===== DATA EXTRACT
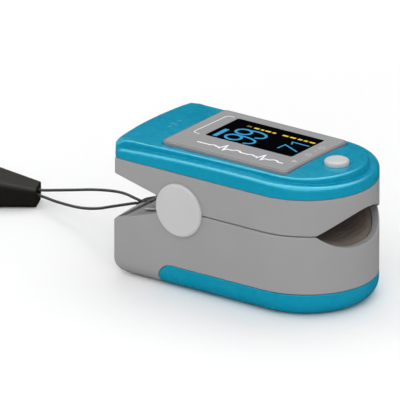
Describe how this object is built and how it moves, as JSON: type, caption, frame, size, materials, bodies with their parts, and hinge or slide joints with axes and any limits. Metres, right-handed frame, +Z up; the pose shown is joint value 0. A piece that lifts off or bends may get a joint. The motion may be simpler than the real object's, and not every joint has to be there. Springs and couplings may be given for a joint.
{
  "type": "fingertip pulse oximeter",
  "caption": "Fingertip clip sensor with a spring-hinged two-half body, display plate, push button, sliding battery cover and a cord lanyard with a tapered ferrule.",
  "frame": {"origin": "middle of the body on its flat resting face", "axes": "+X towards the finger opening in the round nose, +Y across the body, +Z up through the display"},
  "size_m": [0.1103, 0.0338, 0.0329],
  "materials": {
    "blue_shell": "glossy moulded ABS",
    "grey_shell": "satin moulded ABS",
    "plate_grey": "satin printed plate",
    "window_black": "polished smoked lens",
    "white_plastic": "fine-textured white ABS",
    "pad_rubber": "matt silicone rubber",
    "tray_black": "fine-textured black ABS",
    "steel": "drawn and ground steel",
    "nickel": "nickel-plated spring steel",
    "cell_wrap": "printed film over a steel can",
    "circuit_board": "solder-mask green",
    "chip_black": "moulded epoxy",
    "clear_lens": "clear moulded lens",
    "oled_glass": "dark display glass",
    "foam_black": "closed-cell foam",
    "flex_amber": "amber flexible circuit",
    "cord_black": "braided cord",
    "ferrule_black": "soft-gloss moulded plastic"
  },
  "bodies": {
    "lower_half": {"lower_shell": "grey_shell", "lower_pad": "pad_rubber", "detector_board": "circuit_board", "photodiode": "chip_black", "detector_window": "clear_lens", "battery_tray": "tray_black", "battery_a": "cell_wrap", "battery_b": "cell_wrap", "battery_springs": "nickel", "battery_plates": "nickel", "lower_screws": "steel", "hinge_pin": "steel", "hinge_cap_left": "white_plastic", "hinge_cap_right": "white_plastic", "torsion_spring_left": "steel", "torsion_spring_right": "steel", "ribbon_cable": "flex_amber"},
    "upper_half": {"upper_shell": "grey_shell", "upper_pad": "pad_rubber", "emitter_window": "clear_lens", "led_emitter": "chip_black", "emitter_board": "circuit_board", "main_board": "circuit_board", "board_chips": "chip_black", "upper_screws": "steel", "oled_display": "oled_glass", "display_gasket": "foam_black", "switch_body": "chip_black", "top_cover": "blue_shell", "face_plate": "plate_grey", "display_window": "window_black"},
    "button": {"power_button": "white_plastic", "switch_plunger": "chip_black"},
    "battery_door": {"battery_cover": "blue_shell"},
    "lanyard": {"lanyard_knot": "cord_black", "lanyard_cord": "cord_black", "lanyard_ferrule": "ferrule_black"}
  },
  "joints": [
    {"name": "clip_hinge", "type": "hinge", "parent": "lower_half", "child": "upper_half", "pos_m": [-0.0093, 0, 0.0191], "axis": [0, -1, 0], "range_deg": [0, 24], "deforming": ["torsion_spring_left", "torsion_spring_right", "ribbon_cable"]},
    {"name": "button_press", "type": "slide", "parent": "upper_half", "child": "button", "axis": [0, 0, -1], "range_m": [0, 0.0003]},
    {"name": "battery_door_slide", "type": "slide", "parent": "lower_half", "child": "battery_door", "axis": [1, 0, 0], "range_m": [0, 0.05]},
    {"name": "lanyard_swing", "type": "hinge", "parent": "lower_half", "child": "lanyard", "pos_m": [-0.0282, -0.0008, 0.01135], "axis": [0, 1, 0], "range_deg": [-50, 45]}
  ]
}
==========
Write out the whole listing exactly.

SOLUTION TO THIS PROBLEM:
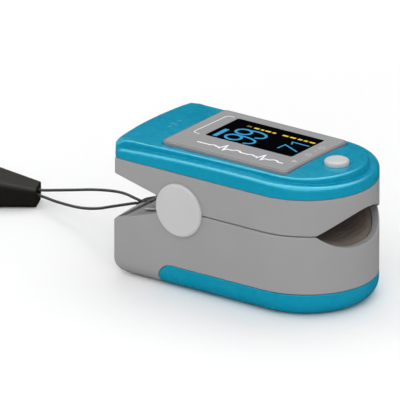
Describe how this object is built and how it moves, as JSON: type, caption, frame, size, materials, bodies with their parts, and hinge or slide joints with axes and any limits. Metres, right-handed frame, +Z up; the pose shown is joint value 0. A piece that lifts off or bends may get a joint. The motion may be simpler than the real object's, and not every joint has to be there. Springs and couplings may be given for a joint.
{
  "type": "fingertip pulse oximeter",
  "caption": "Fingertip clip sensor with a spring-hinged two-half body, display plate, push button, sliding battery cover and a cord lanyard with a tapered ferrule.",
  "frame": {"origin": "middle of the body on its flat resting face", "axes": "+X towards the finger opening in the round nose, +Y across the body, +Z up through the display"},
  "size_m": [0.1103, 0.0338, 0.0329],
  "materials": {
    "blue_shell": "glossy moulded ABS",
    "grey_shell": "satin moulded ABS",
    "plate_grey": "satin printed plate",
    "window_black": "polished smoked lens",
    "white_plastic": "fine-textured white ABS",
    "pad_rubber": "matt silicone rubber",
    "tray_black": "fine-textured black ABS",
    "steel": "drawn and ground steel",
    "nickel": "nickel-plated spring steel",
    "cell_wrap": "printed film over a steel can",
    "circuit_board": "solder-mask green",
    "chip_black": "moulded epoxy",
    "clear_lens": "clear moulded lens",
    "oled_glass": "dark display glass",
    "foam_black": "closed-cell foam",
    "flex_amber": "amber flexible circuit",
    "cord_black": "braided cord",
    "ferrule_black": "soft-gloss moulded plastic"
  },
  "bodies": {
    "lower_half": {"lower_shell": "grey_shell", "lower_pad": "pad_rubber", "detector_board": "circuit_board", "photodiode": "chip_black", "detector_window": "clear_lens", "battery_tray": "tray_black", "battery_a": "cell_wrap", "battery_b": "cell_wrap", "battery_springs": "nickel", "battery_plates": "nickel", "lower_screws": "steel", "hinge_pin": "steel", "hinge_cap_left": "white_plastic", "hinge_cap_right": "white_plastic", "torsion_spring_left": "steel", "torsion_spring_right": "steel", "ribbon_cable": "flex_amber"},
    "upper_half": {"upper_shell": "grey_shell", "upper_pad": "pad_rubber", "emitter_window": "clear_lens", "led_emitter": "chip_black", "emitter_board": "circuit_board", "main_board": "circuit_board", "board_chips": "chip_black", "upper_screws": "steel", "oled_display": "oled_glass", "display_gasket": "foam_black", "switch_body": "chip_black", "top_cover": "blue_shell", "face_plate": "plate_grey", "display_window": "window_black"},
    "button": {"power_button": "white_plastic", "switch_plunger": "chip_black"},
    "battery_door": {"battery_cover": "blue_shell"},
    "lanyard": {"lanyard_knot": "cord_black", "lanyard_cord": "cord_black", "lanyard_ferrule": "ferrule_black"}
  },
  "joints": [
    {"name": "clip_hinge", "type": "hinge", "parent": "lower_half", "child": "upper_half", "pos_m": [-0.0093, 0, 0.0191], "axis": [0, -1, 0], "range_deg": [0, 24], "deforming": ["torsion_spring_left", "torsion_spring_right", "ribbon_cable"]},
    {"name": "button_press", "type": "slide", "parent": "upper_half", "child": "button", "axis": [0, 0, -1], "range_m": [0, 0.0003]},
    {"name": "battery_door_slide", "type": "slide", "parent": "lower_half", "child": "battery_door", "axis": [1, 0, 0], "range_m": [0, 0.05]},
    {"name": "lanyard_swing", "type": "hinge", "parent": "lower_half", "child": "lanyard", "pos_m": [-0.0282, -0.0008, 0.01135], "axis": [0, 1, 0], "range_deg": [-50, 45]}
  ]
}